The Consumer Protection Act 1987 - Guide to Claims For Faulty Products
This Act gives people the right to seek redress for death or injury caused by using defective consumer goods.
The Act also sets out a requirement that all goods for domestic use must be reasonably safe, bearing in mind all the circumstances and the way in which they are intended to be used.
If you have been injured by a faulty product and you were using the product as intended at the time of your accident, it is the Consumer Protection Act that gives you the right to make a compensation claim.
Before the introduction of the Act, and its extension in 1994 to cover all domestic consumer goods, the only way you could make a claim against a supplier for selling you a defective product was to use the Sale of Goods Act, which did not provide the same level of protection for consumers.
The Consumer Protection Act, on the other hand, gave anyone injured by a faulty or defective product the option to make a claim against either the supplier or the manufacturer, as long as the injury or damage caused by the defective product is valued at more than £275.
The definition of a defective product is one where the safety of the product is not up to the level that members of the public are entitled to expect.

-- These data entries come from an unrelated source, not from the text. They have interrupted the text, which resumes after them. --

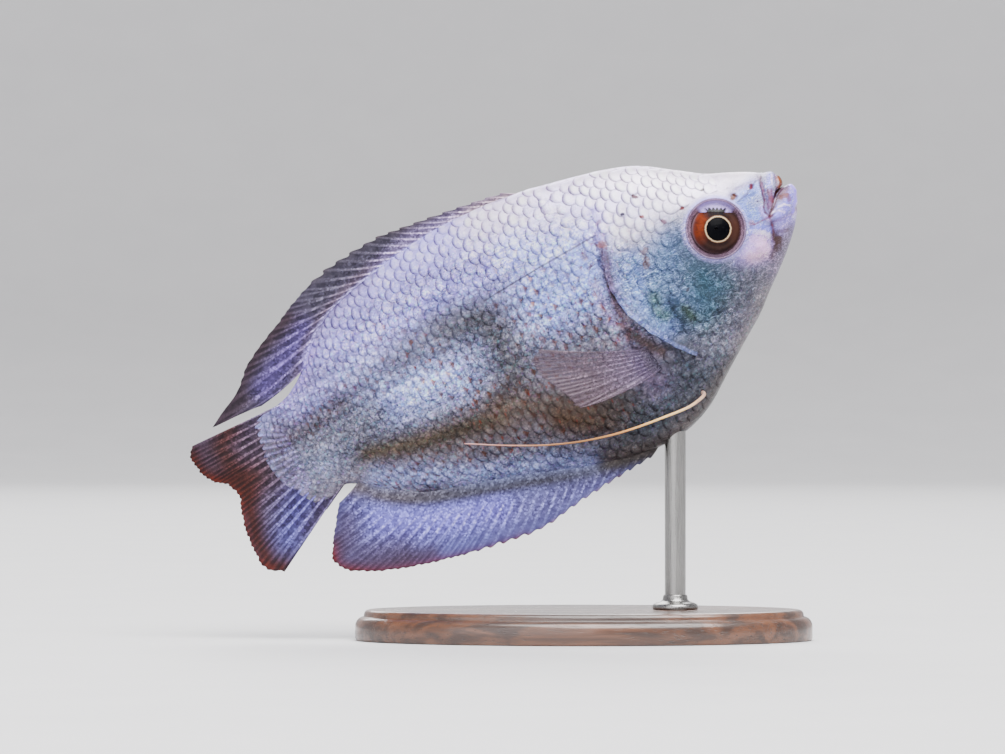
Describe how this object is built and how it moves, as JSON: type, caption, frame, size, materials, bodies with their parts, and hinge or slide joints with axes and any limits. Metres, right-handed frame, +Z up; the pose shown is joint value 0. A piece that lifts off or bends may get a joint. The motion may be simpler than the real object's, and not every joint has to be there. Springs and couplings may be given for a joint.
{
  "type": "dwarf gourami model",
  "caption": "Life-size still model of a dwarf gourami, deep flat-sided body with long dorsal and anal fins and thread-like pelvic fins, held nose up by a rod on an oval display base.",
  "frame": {"origin": "centre of the underside of the oval stand base", "axes": "+X towards the fish's head, +Y towards its left side, +Z up"},
  "size_m": [0.071, 0.03, 0.054],
  "materials": {
    "skin": "pearly lavender scales, cast resin painted in layers",
    "gill": "pearly blue-grey gill cover",
    "fin": "satin lavender membrane with raised rays",
    "tail": "satin lavender rays running out to a rust edge",
    "clear": "thin see-through membrane",
    "thread": "satin cream to gold feeler",
    "eye": "high gloss",
    "base": "dark stained and varnished",
    "rod": "fine brushed"
  },
  "bodies": {
    "root": {"head": "skin", "torso": "skin", "tail_stalk": "skin", "gill_cover_right": "gill", "gill_cover_left": "gill", "eye_right": "eye", "eye_left": "eye", "dorsal_fin": "fin", "anal_fin": "fin", "caudal_fin": "tail", "pectoral_fin_right": "clear", "pectoral_fin_left": "clear", "pelvic_fin_right": "thread", "pelvic_fin_left": "thread", "stand_base": "base", "stand_rod": "rod"}
  },
  "joints": []
}
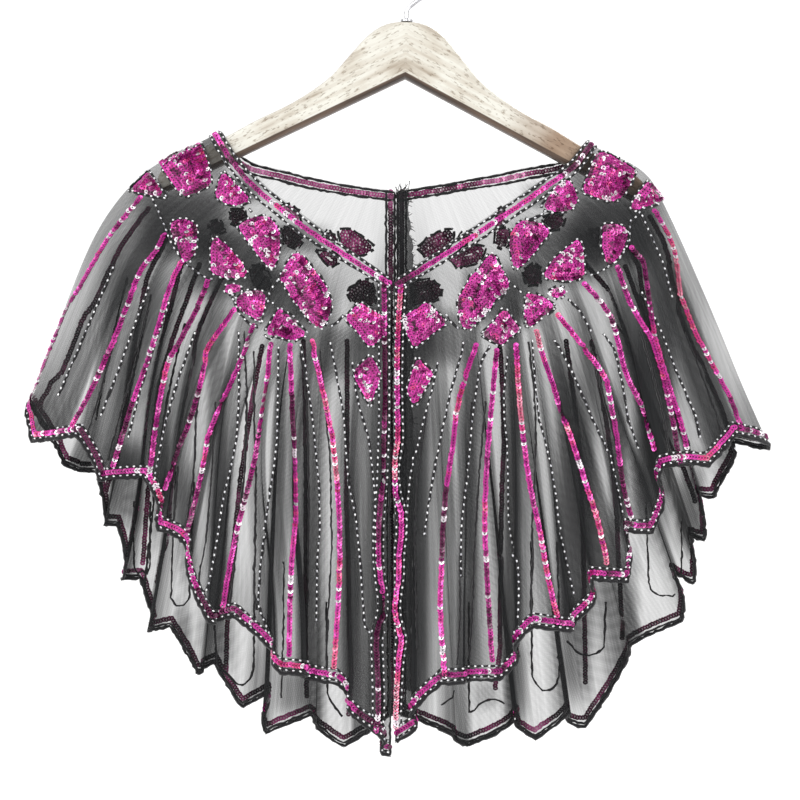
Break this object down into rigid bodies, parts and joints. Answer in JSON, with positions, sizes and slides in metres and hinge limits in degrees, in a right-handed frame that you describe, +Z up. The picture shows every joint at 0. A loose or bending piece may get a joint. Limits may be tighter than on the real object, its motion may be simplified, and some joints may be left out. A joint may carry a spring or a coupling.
{
  "type": "capelet on a wooden hanger",
  "caption": "Sheer embroidered capelet with an open front, a V neck and a saw-toothed hem in soft folds, hanging on a wooden hanger.",
  "frame": {"origin": "inside top of the hanger's hook, where it rests on a rail", "axes": "+Z up, -Y out of the garment's front, +X to the right as seen from the front"},
  "size_m": [0.6662, 0.1, 0.7226],
  "materials": {
    "tulle": "sheer black net with magenta sequins",
    "thread": "matt",
    "sequin": "magenta, glossy",
    "bead": "silver-lined glass",
    "wood": "pale worn varnish",
    "steel": "bright"
  },
  "bodies": {
    "root": {"half_left": "tulle", "half_right": "tulle", "back_seam_allowance": "thread", "neck_thread_bar": "thread", "hanger_wood": "wood", "hanger_hook": "steel", "hook_collar": "steel"}
  },
  "joints": []
}
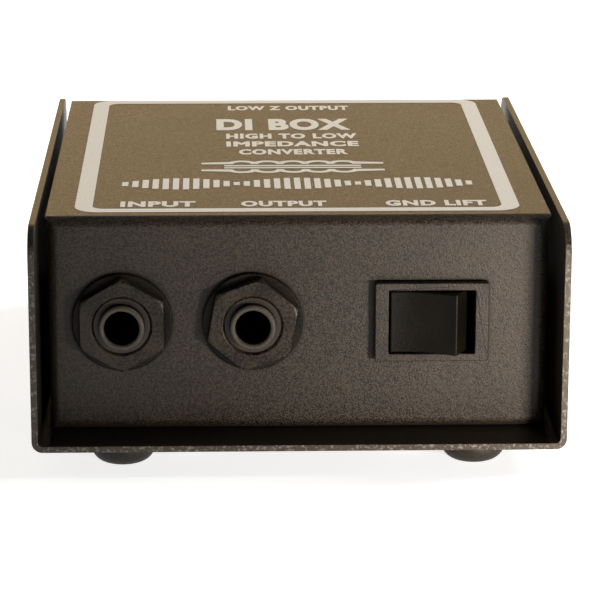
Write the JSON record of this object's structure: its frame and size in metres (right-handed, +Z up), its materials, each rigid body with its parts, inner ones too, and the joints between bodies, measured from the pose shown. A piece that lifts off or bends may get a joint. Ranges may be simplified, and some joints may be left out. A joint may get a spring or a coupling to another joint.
{
  "type": "direct injection box",
  "caption": "Small folded-steel audio interface box on rubber bumpers, with two front jack sockets, a ground lift rocker switch and a rear three-pin male connector.",
  "frame": {"origin": "middle of the footprint, on the surface that the rubber bumpers stand on", "axes": "+Z up, +Y towards the rear connector (the front panel faces -Y), +X to the right seen from the front"},
  "size_m": [0.0984, 0.124, 0.0465],
  "materials": {
    "cover_coat": "fine textured powder coat, near-black brown",
    "panel_coat": "fine textured powder coat, near-black brown",
    "bumper_rubber": "matt moulded rubber",
    "zinc_steel": "bright zinc plate",
    "screw_steel": "plated, satin",
    "black_plastic": "moulded, satin",
    "jack_nut_finish": "moulded, satin",
    "jack_washer_finish": "moulded, satin",
    "ferrule_plating": "dark nickel plate, dull inside the bore",
    "contact_brass": "rolled strip",
    "switch_plastic": "moulded, satin",
    "rocker_plastic": "moulded, semi-gloss",
    "insert_plastic": "moulded",
    "spring_steel": "drawn wire",
    "contact_copper": "silver-plated copper, tarnished",
    "connector_casting": "nickel-plated casting",
    "pin_plating": "gold flash",
    "lamination_steel": "varnished laminations",
    "bobbin_plastic": "moulded nylon",
    "winding_tape": "polyester tape",
    "board_laminate": "solder mask",
    "resistor_coat": "lacquer with colour bands",
    "capacitor_coat": "dipped",
    "wire_sleeve": "PVC sleeves in several colours"
  },
  "bodies": {
    "case": {"outer_cover": "cover_coat", "chassis": "panel_coat", "bumper_front_left": "bumper_rubber", "bumper_front_right": "bumper_rubber", "bumper_rear_left": "bumper_rubber", "bumper_rear_right": "bumper_rubber", "underside_screws": "zinc_steel", "clinch_nuts": "zinc_steel", "input_jack_housing": "black_plastic", "input_jack_washer": "jack_washer_finish", "input_jack_nut": "jack_nut_finish", "input_jack_ferrule": "ferrule_plating", "input_jack_tags": "contact_brass", "thru_jack_housing": "black_plastic", "thru_jack_washer": "jack_washer_finish", "thru_jack_nut": "jack_nut_finish", "thru_jack_ferrule": "ferrule_plating", "thru_jack_tags": "contact_brass", "switch_housing": "switch_plastic", "switch_terminals": "contact_copper", "connector_shell": "connector_casting", "connector_insert": "insert_plastic", "connector_pins": "pin_plating", "connector_screws": "screw_steel", "connector_nuts": "zinc_steel", "transformer_core": "lamination_steel", "transformer_bobbin": "bobbin_plastic", "transformer_winding": "winding_tape", "transformer_frame": "zinc_steel", "transformer_nuts": "zinc_steel", "circuit_board": "board_laminate", "board_spacers": "zinc_steel", "board_screws": "screw_steel", "board_resistors": "resistor_coat", "board_capacitor": "capacitor_coat", "board_posts": "pin_plating", "jack_link_wires": "wire_sleeve", "primary_wires": "wire_sleeve", "secondary_wires": "wire_sleeve", "ground_wires": "wire_sleeve", "switch_wires": "wire_sleeve"},
    "rocker": {"switch_rocker": "rocker_plastic", "switch_plunger": "insert_plastic", "switch_plunger_spring": "spring_steel"},
    "contact_lever": {"switch_contact_lever": "contact_copper"},
    "input_tip_spring": {"input_jack_tip_spring": "contact_brass"},
    "thru_tip_spring": {"thru_jack_tip_spring": "contact_brass"}
  },
  "joints": [
    {"name": "rocker_tilt", "type": "hinge", "parent": "case", "child": "rocker", "pos_m": [0.0246, -0.048, 0.0267], "axis": [0, 0, 1], "range_deg": [0, 26]},
    {"name": "contact_lever_tilt", "type": "hinge", "parent": "case", "child": "contact_lever", "pos_m": [0.0246, -0.0394, 0.0267], "axis": [0, 0, 1], "range_deg": [-16, 0]},
    {"name": "input_tip_spring_bend", "type": "hinge", "parent": "case", "child": "input_tip_spring", "pos_m": [-0.0326, -0.0427, 0.0328], "axis": [1, 0, 0], "range_deg": [0, 7], "stiffness_Nm_per_rad": 0.1},
    {"name": "thru_tip_spring_bend", "type": "hinge", "parent": "case", "child": "thru_tip_spring", "pos_m": [-0.0085, -0.0427, 0.0328], "axis": [1, 0, 0], "range_deg": [0, 7], "stiffness_Nm_per_rad": 0.1}
  ],
  "couplings": [
    {"joint": "contact_lever_tilt", "follows": "rocker_tilt", "ratio": -0.615}
  ]
}
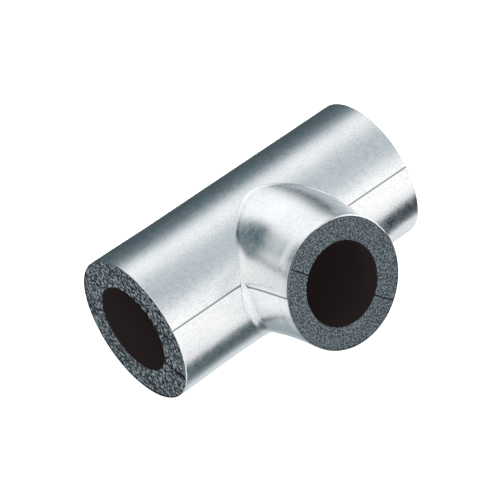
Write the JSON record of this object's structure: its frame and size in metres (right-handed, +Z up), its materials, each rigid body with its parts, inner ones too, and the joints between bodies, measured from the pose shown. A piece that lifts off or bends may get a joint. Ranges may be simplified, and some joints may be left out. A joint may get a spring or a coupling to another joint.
{
  "type": "pipe insulation tee",
  "caption": "Tee of slit closed-cell foam tube under a lapped metal foil laminate, which insulates a pipe run and the branch that leaves it.",
  "frame": {"origin": "where the axis of the run bore crosses the axis of the branch bore", "axes": "X along the run, the branch leaves along -Y, Z up; the tee lies on its side with both axes level"},
  "size_m": [0.198, 0.1458, 0.0986],
  "materials": {
    "foam": "matte",
    "foil": "satin"
  },
  "bodies": {
    "root": {"run_foam": "foam", "branch_foam_upper": "foam", "branch_foam_lower": "foam", "run_jacket": "foil", "branch_jacket": "foil"}
  },
  "joints": []
}
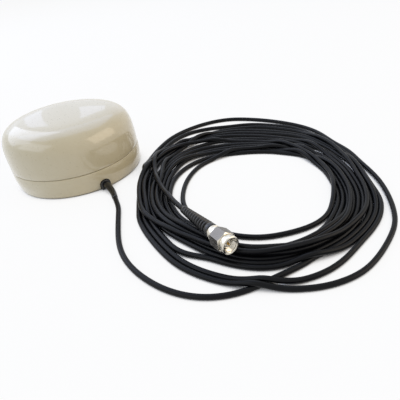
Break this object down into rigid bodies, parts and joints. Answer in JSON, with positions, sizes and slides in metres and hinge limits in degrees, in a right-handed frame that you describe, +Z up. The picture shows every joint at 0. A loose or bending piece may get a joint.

However, anyone considering making a claim for faulty products compensation should be aware that just because a product is of poor overall quality, or its manufacturer subsequently makes a safer or superior version, it does not make it unsafe.
To be unsafe a product actually has to cause damage to property or injury to the person using it, even if they are using it as instructed.
When the courts consider a claim for faulty products compensation, they will also look at when the product was made, whether it came with any instructions or warnings and what it is intended to do.